July 14, 2021 (St. Paul) – Frontline workers who sacrificed during the COVID-19 pandemic spoke out Wednesday on the need for speedy, fair compensation from a $250 million fund created by the Legislature and administered by a new, nine-member working group.
“The table is set, it’s time to dig in,” said Mary C. Turner, president of the Minnesota Nurses Association. “Lawmakers have been promising to care for essential, frontline workers. It’s time to make sure these funds go to back pay and fulfill the needs of those workers who had to sacrifice pay and benefits during the pandemic.”
The coalition of groups, including SEIU, MNA, Education Minnesota, We Make MN, AFSCME Council 65, Unidos MN, CTUL, the Awood Center, the AFL-CIO and others, pushed legislators to make sure this money is used in a way that begins the process of supporting the workers who gave so much this last year. The groups will continue to advocate the working group on multiple points regarding this money:
- The working group must ensure that this money is easily accessible by the frontline, essential workers who have earned it through their sacrifices for us during this pandemic.
- The working group must ensure what workers get is proportional to their sacrifice to help make these essential workers whole.
- The working group must ensure that workers have a seat at the table in the decision-making process and that money gets into the hands of workers as soon as possible.

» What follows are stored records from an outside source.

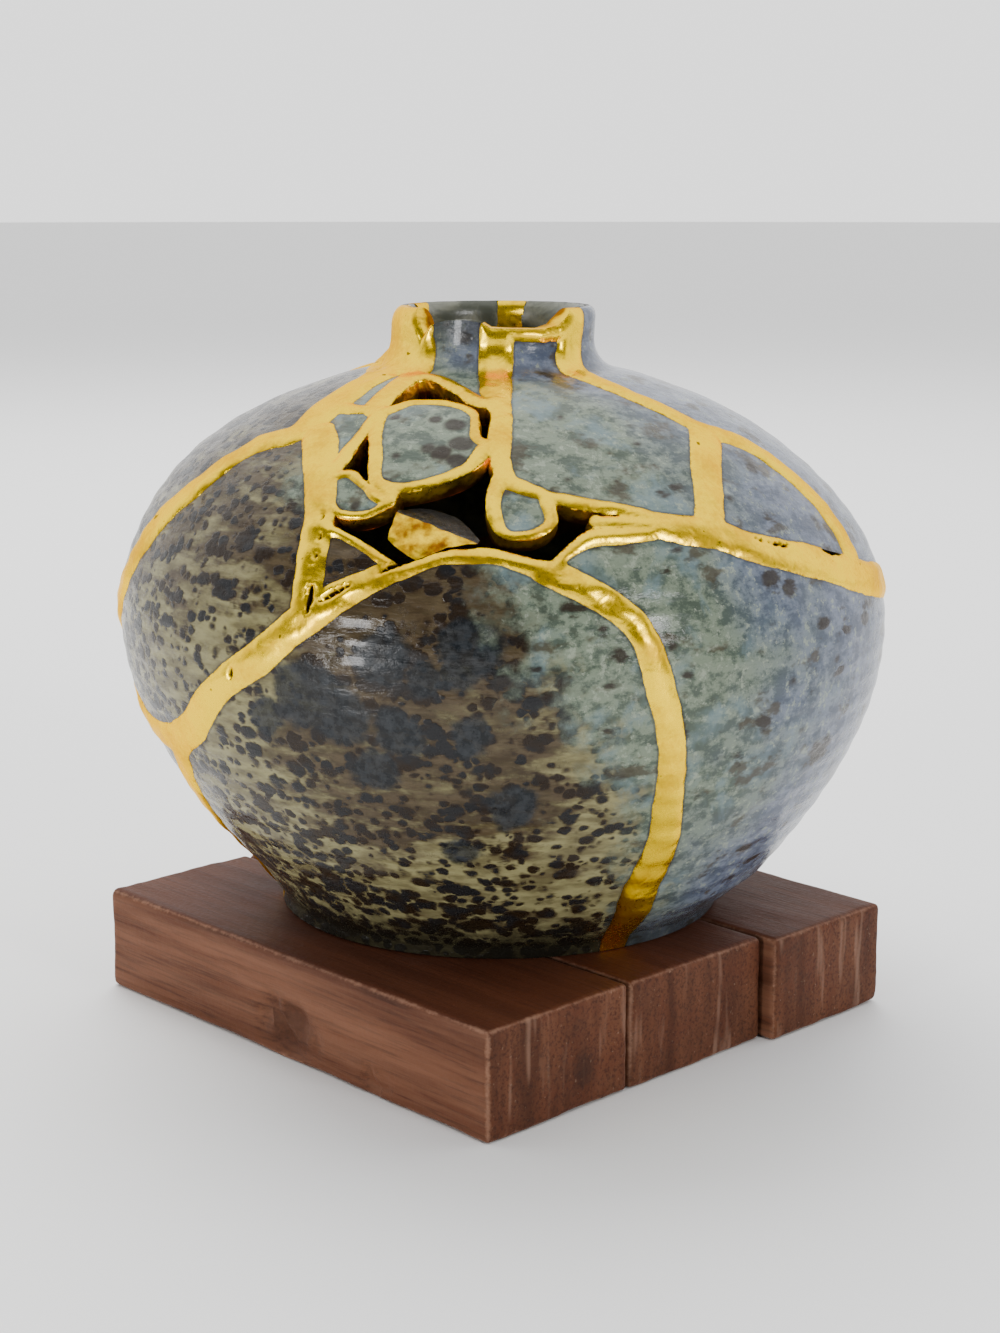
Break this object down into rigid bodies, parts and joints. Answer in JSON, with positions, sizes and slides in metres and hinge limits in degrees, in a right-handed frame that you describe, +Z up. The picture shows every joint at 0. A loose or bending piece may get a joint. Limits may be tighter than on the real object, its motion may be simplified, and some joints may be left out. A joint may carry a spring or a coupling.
{
  "type": "mended vase",
  "caption": "Wide round stoneware vase with a short neck, broken and mended with raised gold seams, some gaps left open, standing on a three-board wooden base.",
  "frame": {"origin": "middle of the underside of the wooden stand", "axes": "+Z up, X along the boards with their end grain facing +X, board_front towards -Y"},
  "size_m": [0.1863, 0.1867, 0.1726],
  "materials": {
    "walnut_wood": "oiled reddish-brown wood, worn lighter edges",
    "gold_lacquer": "polished gold over raised lacquer",
    "olive_glaze": "glossy olive oil-spot glaze with dark brown spots",
    "blue_glaze": "glossy mottled blue-grey glaze"
  },
  "bodies": {
    "root": {"board_back": "walnut_wood", "board_front": "walnut_wood", "board_middle": "walnut_wood", "gold_seams": "gold_lacquer", "sherd_belly_back": "olive_glaze", "sherd_belly_back_left": "olive_glaze", "sherd_belly_front": "olive_glaze", "sherd_belly_right": "blue_glaze", "sherd_chip_dark": "olive_glaze", "sherd_chip_grey": "blue_glaze", "sherd_chip_light": "blue_glaze", "sherd_leaf": "blue_glaze", "sherd_left": "olive_glaze", "sherd_neck_front": "blue_glaze", "sherd_neck_left": "blue_glaze", "sherd_round": "blue_glaze", "sherd_shoulder_back": "olive_glaze", "sherd_shoulder_back_left": "olive_glaze", "sherd_shoulder_back_right": "blue_glaze", "sherd_shoulder_front": "blue_glaze", "sherd_shoulder_right": "blue_glaze", "sherd_tipped": "olive_glaze", "sherd_triangle": "blue_glaze"}
  },
  "joints": []
}
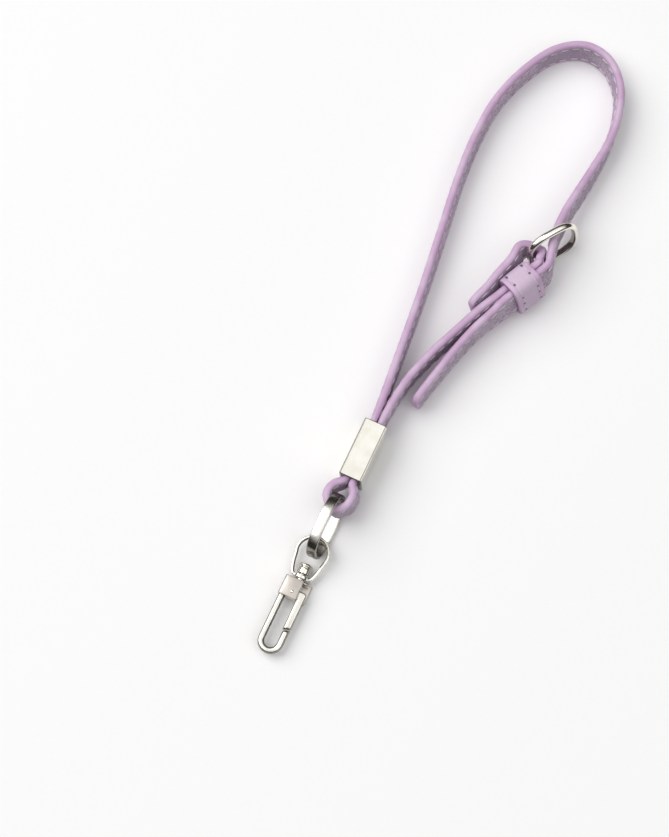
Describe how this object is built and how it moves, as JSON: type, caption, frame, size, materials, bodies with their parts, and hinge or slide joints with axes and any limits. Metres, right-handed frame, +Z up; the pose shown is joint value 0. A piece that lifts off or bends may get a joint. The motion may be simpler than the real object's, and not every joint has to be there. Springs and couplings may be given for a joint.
{
  "type": "phone wrist strap",
  "caption": "Folded leather wrist strap with a buckle frame and keeper, a metal sleeve, an oval ring and a swivel snap hook for a phone case.",
  "frame": {"origin": "on the surface that the strap lies on, under the middle of the whole object's box", "axes": "+Y from the snap hook to the far end of the wrist loop, +X to the right seen from above, +Z up from the surface"},
  "size_m": [0.0382, 0.1894, 0.0136],
  "materials": {
    "strap_leather": "pebbled lilac leather with lighter painted edges",
    "keeper_leather": "pebbled lilac leather with stitching",
    "polished_metal": "polished warm nickel plating",
    "satin_metal": "soft polished warm nickel plating"
  },
  "bodies": {
    "strap_body": {"strap": "strap_leather", "keeper": "keeper_leather", "buckle_frame": "polished_metal", "rivet": "polished_metal", "sleeve": "polished_metal", "ring": "satin_metal", "swivel_eye": "polished_metal"},
    "hook_body": {"hook": "satin_metal", "swivel_pin": "polished_metal", "gate_pin": "polished_metal"},
    "gate_body": {"gate": "polished_metal"}
  },
  "joints": [
    {"name": "hook_swivel", "type": "hinge", "parent": "strap_body", "child": "hook_body", "pos_m": [-0.01029, -0.07372, 0.0025], "axis": [0, 1, 0], "continuous": true},
    {"name": "gate_swing", "type": "hinge", "parent": "hook_body", "child": "gate_body", "pos_m": [-0.01059, -0.07742, 0.0025], "axis": [0, 0, -1], "range_deg": [0, 16], "stiffness_Nm_per_rad": 0.01}
  ]
}
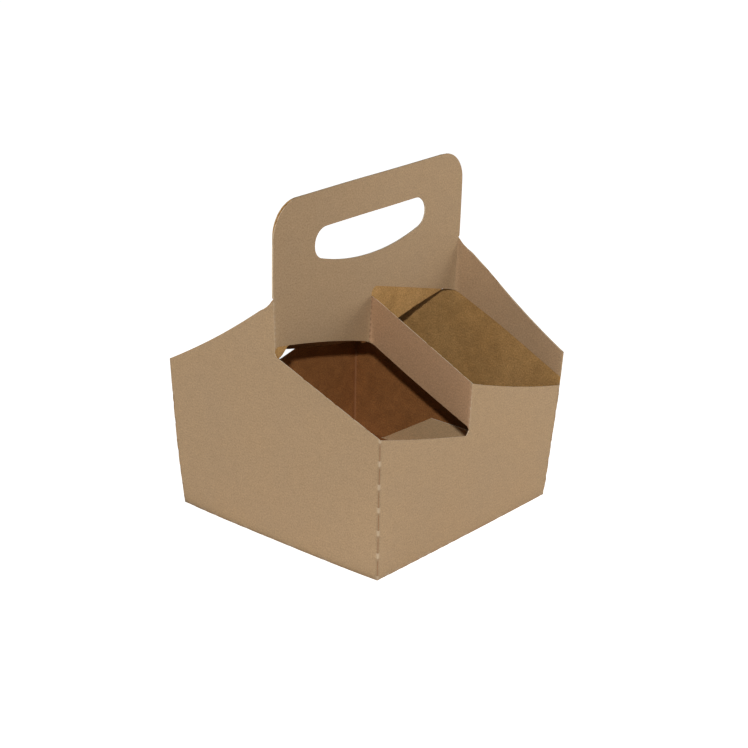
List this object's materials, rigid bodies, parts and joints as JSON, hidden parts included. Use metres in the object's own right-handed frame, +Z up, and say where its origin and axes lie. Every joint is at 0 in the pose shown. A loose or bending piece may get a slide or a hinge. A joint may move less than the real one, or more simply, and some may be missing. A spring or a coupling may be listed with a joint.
{
  "type": "cardboard cup carrier",
  "caption": "Folded kraft-board carrier for hot drinks: square tray of leaning walls, crossing straps that part the cups, folded base and a tall doubled handle with a finger slot.",
  "frame": {"origin": "centre of the square foot, on the surface the carrier stands on", "axes": "+Z up through the handle, X along the handle, Y across it, with the low left cell opening at -X -Y"},
  "size_m": [0.1938, 0.189, 0.237],
  "materials": {
    "kraft_board": "matt uncoated kraft board, tan outside and darker golden brown inside"
  },
  "bodies": {
    "root": {"cup_carrier": "kraft_board"}
  },
  "joints": []
}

Odemaris Mercado, a janitor for ABM who cleans the Cargill building and Executive Board member of her union, SEIU Local 26, shared the urgency of this work:
“This $250 million is a great start, but essential workers like me need action. When I had COVID I thought I was going to die. While I missed work I got no pay from my employer. I used all my vacation and sick time – and my union gave me $300 – but I still am struggling to pay my rent and bills. I had to ask family and friends for food and money to support my family. I hope the working group listens to workers, works fast and gets money into the hands of essential workers as soon as possible.”Workers have been fighting for essential worker pay since the special legislative sessions in the fall of 2020. After the Minnesota House of Representatives passed the Essential Workers Emergency Leave Act, authored by Rep. Cedrick Fraizer, the Senate GOP blocked the same bill authored by Sen. Erin Murphy.

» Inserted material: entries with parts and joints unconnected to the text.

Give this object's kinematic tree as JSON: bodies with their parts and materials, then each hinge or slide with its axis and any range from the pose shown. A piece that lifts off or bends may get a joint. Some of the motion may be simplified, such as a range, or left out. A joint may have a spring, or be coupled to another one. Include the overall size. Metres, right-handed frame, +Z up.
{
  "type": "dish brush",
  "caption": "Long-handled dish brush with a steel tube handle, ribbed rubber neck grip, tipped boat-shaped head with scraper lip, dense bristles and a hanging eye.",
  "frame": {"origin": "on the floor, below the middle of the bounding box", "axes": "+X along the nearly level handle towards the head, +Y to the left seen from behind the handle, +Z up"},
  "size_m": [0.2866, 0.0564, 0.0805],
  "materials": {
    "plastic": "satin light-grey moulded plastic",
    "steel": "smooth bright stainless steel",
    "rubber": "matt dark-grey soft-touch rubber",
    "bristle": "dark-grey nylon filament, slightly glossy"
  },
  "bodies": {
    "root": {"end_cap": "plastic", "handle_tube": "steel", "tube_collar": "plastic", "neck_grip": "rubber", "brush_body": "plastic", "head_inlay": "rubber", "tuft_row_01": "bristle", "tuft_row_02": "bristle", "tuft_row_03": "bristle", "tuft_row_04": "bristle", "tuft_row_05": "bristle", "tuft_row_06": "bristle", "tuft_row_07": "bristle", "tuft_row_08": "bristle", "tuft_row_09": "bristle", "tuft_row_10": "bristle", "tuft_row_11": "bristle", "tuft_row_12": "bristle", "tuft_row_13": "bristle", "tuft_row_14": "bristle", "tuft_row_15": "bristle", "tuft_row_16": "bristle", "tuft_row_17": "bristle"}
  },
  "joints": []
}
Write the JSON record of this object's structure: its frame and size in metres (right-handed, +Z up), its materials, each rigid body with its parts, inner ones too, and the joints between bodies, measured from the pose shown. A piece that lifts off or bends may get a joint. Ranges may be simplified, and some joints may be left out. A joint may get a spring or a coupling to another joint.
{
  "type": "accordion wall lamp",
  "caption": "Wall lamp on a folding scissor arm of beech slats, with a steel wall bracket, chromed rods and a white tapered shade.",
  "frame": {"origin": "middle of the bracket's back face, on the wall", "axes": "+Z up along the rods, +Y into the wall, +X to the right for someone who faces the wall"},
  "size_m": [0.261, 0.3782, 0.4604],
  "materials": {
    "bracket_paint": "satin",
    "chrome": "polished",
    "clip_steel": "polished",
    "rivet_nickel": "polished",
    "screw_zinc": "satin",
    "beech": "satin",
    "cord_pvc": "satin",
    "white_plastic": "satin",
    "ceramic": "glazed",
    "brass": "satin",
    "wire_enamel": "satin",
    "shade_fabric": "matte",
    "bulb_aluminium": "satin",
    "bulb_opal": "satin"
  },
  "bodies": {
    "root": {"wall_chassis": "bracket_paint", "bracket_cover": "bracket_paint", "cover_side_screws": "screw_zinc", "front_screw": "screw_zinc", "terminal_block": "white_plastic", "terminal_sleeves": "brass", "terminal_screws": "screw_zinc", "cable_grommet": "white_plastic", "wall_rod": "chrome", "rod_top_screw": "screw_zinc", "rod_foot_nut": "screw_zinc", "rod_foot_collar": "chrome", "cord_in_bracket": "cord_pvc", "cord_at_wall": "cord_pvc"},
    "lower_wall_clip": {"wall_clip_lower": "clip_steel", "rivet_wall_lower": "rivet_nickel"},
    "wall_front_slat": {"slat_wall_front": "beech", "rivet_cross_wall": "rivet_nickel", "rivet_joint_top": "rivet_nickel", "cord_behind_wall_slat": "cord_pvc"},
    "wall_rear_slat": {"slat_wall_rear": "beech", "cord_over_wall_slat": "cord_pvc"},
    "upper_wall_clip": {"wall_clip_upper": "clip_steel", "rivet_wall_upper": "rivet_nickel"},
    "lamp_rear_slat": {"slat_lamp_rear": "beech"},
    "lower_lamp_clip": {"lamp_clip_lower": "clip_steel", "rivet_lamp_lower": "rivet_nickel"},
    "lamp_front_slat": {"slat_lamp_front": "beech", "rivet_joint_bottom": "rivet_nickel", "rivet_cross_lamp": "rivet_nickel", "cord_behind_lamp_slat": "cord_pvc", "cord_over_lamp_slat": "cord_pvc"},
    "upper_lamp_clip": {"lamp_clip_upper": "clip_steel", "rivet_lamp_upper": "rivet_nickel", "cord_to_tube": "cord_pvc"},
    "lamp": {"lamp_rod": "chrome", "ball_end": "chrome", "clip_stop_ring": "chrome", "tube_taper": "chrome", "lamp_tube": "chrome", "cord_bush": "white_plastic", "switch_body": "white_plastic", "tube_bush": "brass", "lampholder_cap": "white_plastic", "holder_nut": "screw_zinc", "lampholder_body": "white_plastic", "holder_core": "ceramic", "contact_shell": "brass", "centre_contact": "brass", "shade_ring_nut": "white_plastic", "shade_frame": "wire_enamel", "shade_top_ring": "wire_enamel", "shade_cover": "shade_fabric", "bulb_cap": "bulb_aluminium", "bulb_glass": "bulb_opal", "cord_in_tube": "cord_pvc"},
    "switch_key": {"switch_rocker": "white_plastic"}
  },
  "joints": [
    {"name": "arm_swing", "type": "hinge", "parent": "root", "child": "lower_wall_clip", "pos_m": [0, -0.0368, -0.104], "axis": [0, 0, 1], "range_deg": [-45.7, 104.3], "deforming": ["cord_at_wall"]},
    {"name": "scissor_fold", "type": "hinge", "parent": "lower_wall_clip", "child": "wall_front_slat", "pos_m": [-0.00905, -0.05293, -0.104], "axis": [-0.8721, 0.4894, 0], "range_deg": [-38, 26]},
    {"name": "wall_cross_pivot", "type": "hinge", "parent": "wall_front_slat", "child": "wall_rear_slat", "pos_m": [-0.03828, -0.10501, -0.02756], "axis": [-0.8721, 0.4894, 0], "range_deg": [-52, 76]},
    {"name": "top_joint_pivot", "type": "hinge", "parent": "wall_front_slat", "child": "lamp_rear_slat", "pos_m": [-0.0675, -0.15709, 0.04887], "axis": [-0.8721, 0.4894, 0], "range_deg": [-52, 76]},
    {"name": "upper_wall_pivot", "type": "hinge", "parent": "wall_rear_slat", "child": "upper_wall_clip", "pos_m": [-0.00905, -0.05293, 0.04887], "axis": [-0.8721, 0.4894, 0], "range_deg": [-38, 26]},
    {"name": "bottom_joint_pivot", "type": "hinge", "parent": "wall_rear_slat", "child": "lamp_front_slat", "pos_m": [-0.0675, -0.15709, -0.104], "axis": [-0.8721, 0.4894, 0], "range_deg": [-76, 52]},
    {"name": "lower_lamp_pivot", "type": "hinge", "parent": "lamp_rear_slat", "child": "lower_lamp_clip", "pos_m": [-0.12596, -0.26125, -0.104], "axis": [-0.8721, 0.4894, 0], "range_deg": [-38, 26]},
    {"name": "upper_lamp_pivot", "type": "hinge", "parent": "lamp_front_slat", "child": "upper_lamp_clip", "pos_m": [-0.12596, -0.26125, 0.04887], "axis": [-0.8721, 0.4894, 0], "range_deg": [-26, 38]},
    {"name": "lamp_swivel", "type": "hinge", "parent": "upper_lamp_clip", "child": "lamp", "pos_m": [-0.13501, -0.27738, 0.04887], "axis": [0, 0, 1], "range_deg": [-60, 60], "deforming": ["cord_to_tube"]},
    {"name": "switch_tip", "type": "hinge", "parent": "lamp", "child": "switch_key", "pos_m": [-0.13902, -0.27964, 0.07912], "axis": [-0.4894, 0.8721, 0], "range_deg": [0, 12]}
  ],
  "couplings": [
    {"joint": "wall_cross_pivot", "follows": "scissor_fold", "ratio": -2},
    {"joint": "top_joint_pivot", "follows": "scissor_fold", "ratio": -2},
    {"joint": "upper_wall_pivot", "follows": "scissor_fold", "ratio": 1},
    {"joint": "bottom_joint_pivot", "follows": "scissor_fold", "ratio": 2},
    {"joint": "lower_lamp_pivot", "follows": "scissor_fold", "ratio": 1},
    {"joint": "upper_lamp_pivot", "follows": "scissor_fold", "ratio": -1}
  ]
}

MAPE Vice President Angela Halseth shared how this is an important first step:
“We are glad to see this taskforce get started, but it is just that- a start. I and my colleagues spent the last year dealing with outbreak after outbreak in the correctional facilities. We did everything we could to stop the spread but still we got sick, our families got sick, and our clients got sick,” said Halseth. “We are like hundreds of thousands of Minnesotans who endured over the last year while on the front lines. We look forward to collaborating with the taskforce to bring these stories to the forefront and find ways to make people whole again.”
The Essential Workers Emergency Leave Act would have required employers to give their workers quarantine pay or time off to recover from vaccination; many businesses qualify for a dollar-for-dollar, up-front federal tax credit to cover the cost of such payment. Worker advocates say the refusal by the Senate GOP, under pressure from by the Chamber of Commerce and hospital executives, to ask employers to do right by their workers left millions of federal dollars on the table that could have benefitted essential workers.